I barely made it through the night and was at the end of my string, or so I thought. The pain was intense and the pain medication made me so dead stupid I couldn’t get my ass into the recliner from a foot away. Anyway, I headed for the hospital in the morning full of hope. They were going to do whatever it took to fix this once and for all. Sure I would still have pain but the waiting was over.

 

That’s the way my Amish brain is programmed. Do what it takes. Get it done. Now.

 

Not so with the health care system.

 

They did a CAT scan and sent me home with another appointment with a doctor to make an appointment to do surgery.  I broke my arm on Thursday. This was now Friday.
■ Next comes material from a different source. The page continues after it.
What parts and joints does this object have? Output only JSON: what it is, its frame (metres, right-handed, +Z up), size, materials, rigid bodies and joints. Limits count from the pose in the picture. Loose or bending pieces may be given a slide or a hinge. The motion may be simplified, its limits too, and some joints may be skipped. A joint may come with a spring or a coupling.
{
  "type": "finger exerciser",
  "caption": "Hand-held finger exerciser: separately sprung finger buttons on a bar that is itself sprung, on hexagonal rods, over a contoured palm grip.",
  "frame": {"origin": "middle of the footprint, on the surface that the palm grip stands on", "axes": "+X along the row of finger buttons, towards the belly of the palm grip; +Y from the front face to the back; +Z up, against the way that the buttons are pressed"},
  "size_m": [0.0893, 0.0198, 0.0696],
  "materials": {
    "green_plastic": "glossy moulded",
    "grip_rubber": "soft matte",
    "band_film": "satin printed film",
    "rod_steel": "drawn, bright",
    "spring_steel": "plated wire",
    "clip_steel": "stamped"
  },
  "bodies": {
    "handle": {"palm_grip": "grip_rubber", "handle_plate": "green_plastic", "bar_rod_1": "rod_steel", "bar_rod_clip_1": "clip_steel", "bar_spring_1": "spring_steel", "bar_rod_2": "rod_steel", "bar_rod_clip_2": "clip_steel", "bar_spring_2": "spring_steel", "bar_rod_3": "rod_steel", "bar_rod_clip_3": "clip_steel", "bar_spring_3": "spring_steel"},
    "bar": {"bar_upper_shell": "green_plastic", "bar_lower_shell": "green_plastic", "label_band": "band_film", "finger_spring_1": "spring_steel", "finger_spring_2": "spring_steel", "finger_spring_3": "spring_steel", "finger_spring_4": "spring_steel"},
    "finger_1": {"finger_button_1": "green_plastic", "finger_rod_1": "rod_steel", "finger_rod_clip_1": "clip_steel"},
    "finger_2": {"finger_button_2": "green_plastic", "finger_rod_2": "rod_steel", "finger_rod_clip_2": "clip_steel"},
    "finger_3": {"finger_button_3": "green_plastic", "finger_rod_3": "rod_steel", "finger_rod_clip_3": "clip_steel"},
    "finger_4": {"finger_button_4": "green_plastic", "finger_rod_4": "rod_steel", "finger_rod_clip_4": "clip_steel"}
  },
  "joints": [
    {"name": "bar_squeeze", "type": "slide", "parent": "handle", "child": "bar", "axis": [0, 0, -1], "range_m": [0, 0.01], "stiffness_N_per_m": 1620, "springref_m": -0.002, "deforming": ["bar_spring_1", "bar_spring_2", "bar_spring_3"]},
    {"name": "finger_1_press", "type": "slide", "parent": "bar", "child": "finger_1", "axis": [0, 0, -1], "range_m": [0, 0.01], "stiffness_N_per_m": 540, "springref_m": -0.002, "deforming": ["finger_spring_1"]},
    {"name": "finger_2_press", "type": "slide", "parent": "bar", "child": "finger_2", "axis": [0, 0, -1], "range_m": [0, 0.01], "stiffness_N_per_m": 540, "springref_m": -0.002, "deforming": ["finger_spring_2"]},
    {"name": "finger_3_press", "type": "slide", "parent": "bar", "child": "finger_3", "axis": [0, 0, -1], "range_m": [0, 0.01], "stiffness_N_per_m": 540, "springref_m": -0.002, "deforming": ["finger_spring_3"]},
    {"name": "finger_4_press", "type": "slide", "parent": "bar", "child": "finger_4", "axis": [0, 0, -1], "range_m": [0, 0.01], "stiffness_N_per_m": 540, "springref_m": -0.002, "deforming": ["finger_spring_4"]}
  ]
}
The appointment to make an appointment was on Monday. Probable surgery on Tuesday. Two days short of a whole blink’in week!! Oh, and they gave me another everlasting prescription to the blessed oblivion found in utter stupidity.

 

I didn’t say anything, but if the nurse could have heard my thoughts she’d have turned a horrible hue of green and red.

 

I was raised Amish. Amish aren’t supposed to swear and I generally avoid it at all costs but I do have a very diverse list of expletives to choose from in special occasions.

 

I must confess that the combination of painkiller wearing off, frustration and pain turned into one of those special occasions. I’ve apologized to God and my wife, fortunately they were both very understanding.

 

To make a long story short I now sit in the recliner with my arm in a sling and a homemade splint fabricated of gauze wrap and several of the children’s blocks. The nurse was so taken up with prescriptions she never thought about something so low tech as a splint. I can’t lie down because my arm hurts in that position and I can’t sit because my rump hit the floor pretty hard too. Life consists of an unending search for the the least uncomfortable position.

 

Having said all I did about the health care system I will say I appreciate them for all that they do. I’d be in a bad way if they didn’t exist. It just seems to me that the humanity and common sense have been completely washed out of the system. That, and you have to either be dying, or exceptionally good at acting like you are in order to get any kind of attention.

 

I am, unfortunately, only good at the opposite.

 

Oh and worst of all, my friends have taken to sympathizing with my jokes instead of laughing at them. And that….. is unpardonable.